## Do this
Using the data below, output the first line and every line after it up to and including the line containing "floor_me.materials.append(ft.mat)", exactly as written and with nothing added.

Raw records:

= = = = = = =

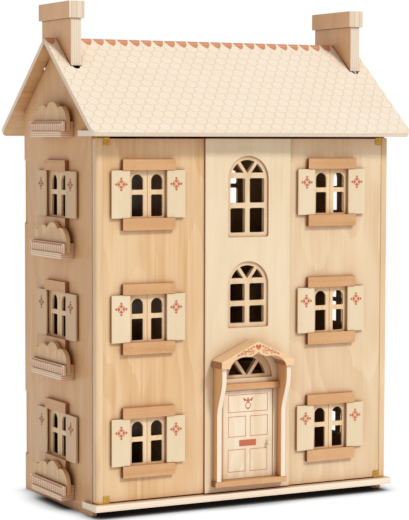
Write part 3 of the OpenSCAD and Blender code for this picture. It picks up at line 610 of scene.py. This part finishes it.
floor_me = bpy.data.meshes.new("floor")
half = 30.0
floor_me.from_pydata([(-half, -half, 0), (half, -half, 0), (half, half, 0), (-half, half, 0)], [], [(0, 1, 2, 3)])
floor = bpy.data.objects.new("studio_floor", floor_me)
bpy.context.scene.collection.objects.link(floor)
ft = Tree("floor_white")
grey = ft.noise((0.002, 0.002, 0.002), 2.0)
ft.put(ft.bsdf.inputs["Base Color"], (0.02, 0.02, 0.02, 1))
ft.bsdf.inputs["Roughness"].default_value = 0.95
ft.bsdf.inputs["Specular IOR Level"].default_value = 0.0
# white paper, with a painted shadow that darkens it close to the house
floor_painted_shadow_ao = ft.t.nodes.new("ShaderNodeAmbientOcclusion")
floor_painted_shadow_ao.samples = 24
floor_painted_shadow_ao.inputs["Distance"].default_value = 0.05
clear_of_painted_shadow = ft.step(ft.math("MULTIPLY_ADD", grey, 0.02, floor_painted_shadow_ao.outputs["AO"]), 0.12, 1.0)
ft.put(ft.bsdf.inputs["Emission Color"], ft.mix(clear_of_painted_shadow, lin(12, 9, 8), (1.0, 1.0, 1.0, 1)))
ft.bsdf.inputs["Emission Strength"].default_value = 1.0
floor_me.materials.append(ft.mat)

world = bpy.data.worlds.new("studio")
bpy.context.scene.world = world
world.use_nodes = True
wt = world.node_tree
wt.nodes.clear()
wo = wt.nodes.new("ShaderNodeOutputWorld")
mixer = wt.nodes.new("ShaderNodeMixShader")
fill = wt.nodes.new("ShaderNodeBackground")
seen = wt.nodes.new("ShaderNodeBackground")
path = wt.nodes.new("ShaderNodeLightPath")
fill.inputs[0].default_value = (1.0, 0.885, 0.8, 1)  # light of the room, the camera sees plain white
fill.inputs[1].default_value = 0.47
seen.inputs[0].default_value = (1, 1, 1, 1)
seen.inputs[1].default_value = 1.0
wt.links.new(path.outputs["Is Camera Ray"], mixer.inputs[0])
wt.links.new(fill.outputs[0], mixer.inputs[1])
wt.links.new(seen.outputs[0], mixer.inputs[2])
wt.links.new(mixer.outputs[0], wo.inputs[0])


def sun(name, azimuth, elevation, strength, angle, colour=(1, 1, 1)):
    """Azimuth is measured from the facade's normal, positive to the right of it."""
    light = bpy.data.lights.new(name, "SUN")
    light.energy, light.angle, light.color = strength, math.radians(angle), colour
    o = bpy.data.objects.new(name, light)
    a, e = math.radians(azimuth), math.radians(elevation)
    towards = Vector((math.sin(a) * math.cos(e), -math.cos(a) * math.cos(e), math.sin(e)))
    o.rotation_mode = "QUATERNION"
    o.rotation_quaternion = towards.to_track_quat("Z", "Y")
    bpy.context.scene.collection.objects.link(o)


sun("key", 22, 42, 1.85, 12, (1.0, 0.985, 0.96))

cam_data = bpy.data.cameras.new("camera")
cam_data.lens, cam_data.sensor_width = 130.32, 36.0  # fitted to the picture, as are the angles and the place below
cam = bpy.data.objects.new("camera", cam_data)
bpy.context.scene.collection.objects.link(cam)
azimuth, elevation, roll = math.radians(27.843), math.radians(3.83), 0.0026
forward = Vector((math.sin(azimuth) * math.cos(elevation), math.cos(azimuth) * math.cos(elevation),
                  -math.sin(elevation)))
cam.rotation_mode = "QUATERNION"
cam.rotation_quaternion = forward.to_track_quat("-Z", "Y") @ Quaternion((0, 0, 1), roll)
cam.location = Vector((-1656.07, -3138.25, 673.34)) * MM
bpy.context.scene.camera = cam
bpy.context.scene.view_settings.view_transform = "Standard"
bpy.context.scene.view_settings.look = "None"
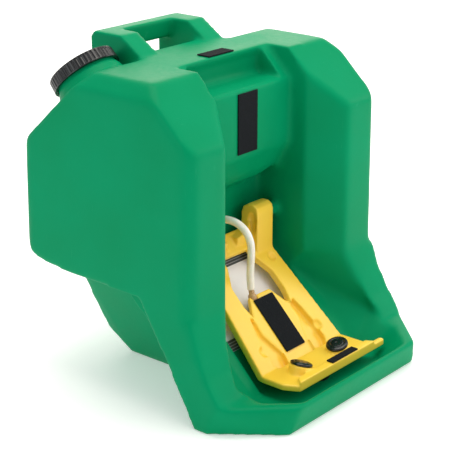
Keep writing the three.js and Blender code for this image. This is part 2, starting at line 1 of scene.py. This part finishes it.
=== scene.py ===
"""Looks for a portable gravity-fed eyewash station: a green moulded tank and its yellow spray tray.

Metres, +Z up, -Y towards the person using it. The camera and the supply tube come first, then the
materials, the tank, the tray, the small parts, the floor and the lights.
"""

import math

import bmesh
import bpy
import numpy as np
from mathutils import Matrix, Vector


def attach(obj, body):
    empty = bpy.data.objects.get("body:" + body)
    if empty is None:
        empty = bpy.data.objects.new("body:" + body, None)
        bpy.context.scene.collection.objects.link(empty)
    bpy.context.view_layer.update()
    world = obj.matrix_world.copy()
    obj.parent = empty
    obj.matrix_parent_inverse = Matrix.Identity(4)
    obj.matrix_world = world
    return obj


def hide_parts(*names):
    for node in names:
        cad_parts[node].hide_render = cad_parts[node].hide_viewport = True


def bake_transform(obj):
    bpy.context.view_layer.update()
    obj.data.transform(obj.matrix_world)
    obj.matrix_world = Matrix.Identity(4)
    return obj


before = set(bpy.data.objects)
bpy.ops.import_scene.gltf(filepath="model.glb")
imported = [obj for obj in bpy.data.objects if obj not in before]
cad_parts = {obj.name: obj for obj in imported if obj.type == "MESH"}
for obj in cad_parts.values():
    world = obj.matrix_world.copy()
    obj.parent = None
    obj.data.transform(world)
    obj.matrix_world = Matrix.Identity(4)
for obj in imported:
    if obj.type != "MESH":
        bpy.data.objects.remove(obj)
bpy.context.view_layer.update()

# ---------- places and sizes ----------
DECK_Z = 0.553                            # the tank's flat top
NECK_BASE = Vector((-0.172, 0.281, 0.499))
NECK_AXIS = Vector((0, 129, 142)).normalized()
NECK_HEIGHT = 0.046
CAP_RADIUS = 0.062
CAP_HEIGHT = 0.021
CAP_GRIPS = 44
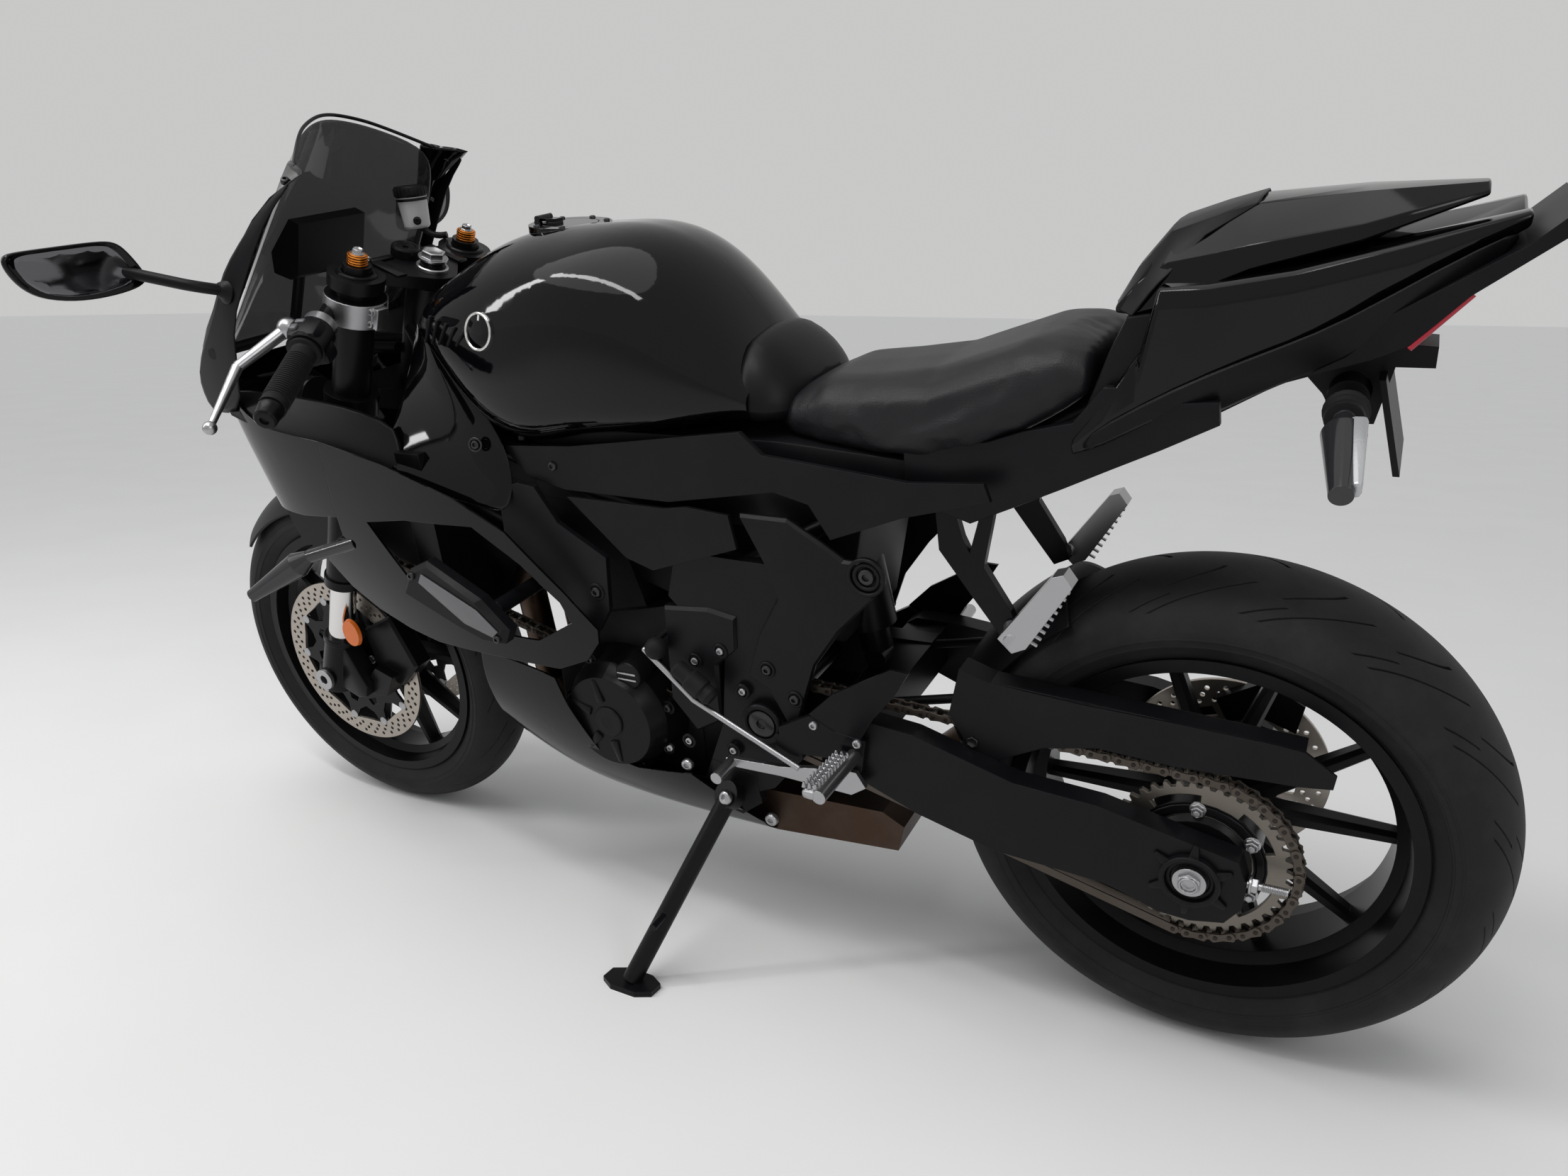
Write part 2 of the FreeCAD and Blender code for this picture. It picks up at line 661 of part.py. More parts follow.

= = = = = = =

## Solved problem
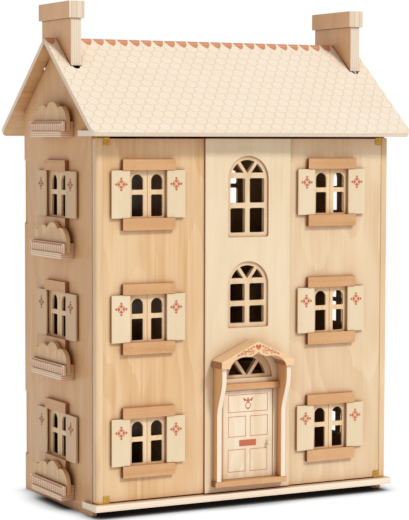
Write part 3 of the OpenSCAD and Blender code for this picture. It picks up at line 610 of scene.py. This part finishes it.
floor_me = bpy.data.meshes.new("floor")
half = 30.0
floor_me.from_pydata([(-half, -half, 0), (half, -half, 0), (half, half, 0), (-half, half, 0)], [], [(0, 1, 2, 3)])
floor = bpy.data.objects.new("studio_floor", floor_me)
bpy.context.scene.collection.objects.link(floor)
ft = Tree("floor_white")
grey = ft.noise((0.002, 0.002, 0.002), 2.0)
ft.put(ft.bsdf.inputs["Base Color"], (0.02, 0.02, 0.02, 1))
ft.bsdf.inputs["Roughness"].default_value = 0.95
ft.bsdf.inputs["Specular IOR Level"].default_value = 0.0
# white paper, with a painted shadow that darkens it close to the house
floor_painted_shadow_ao = ft.t.nodes.new("ShaderNodeAmbientOcclusion")
floor_painted_shadow_ao.samples = 24
floor_painted_shadow_ao.inputs["Distance"].default_value = 0.05
clear_of_painted_shadow = ft.step(ft.math("MULTIPLY_ADD", grey, 0.02, floor_painted_shadow_ao.outputs["AO"]), 0.12, 1.0)
ft.put(ft.bsdf.inputs["Emission Color"], ft.mix(clear_of_painted_shadow, lin(12, 9, 8), (1.0, 1.0, 1.0, 1)))
ft.bsdf.inputs["Emission Strength"].default_value = 1.0
floor_me.materials.append(ft.mat)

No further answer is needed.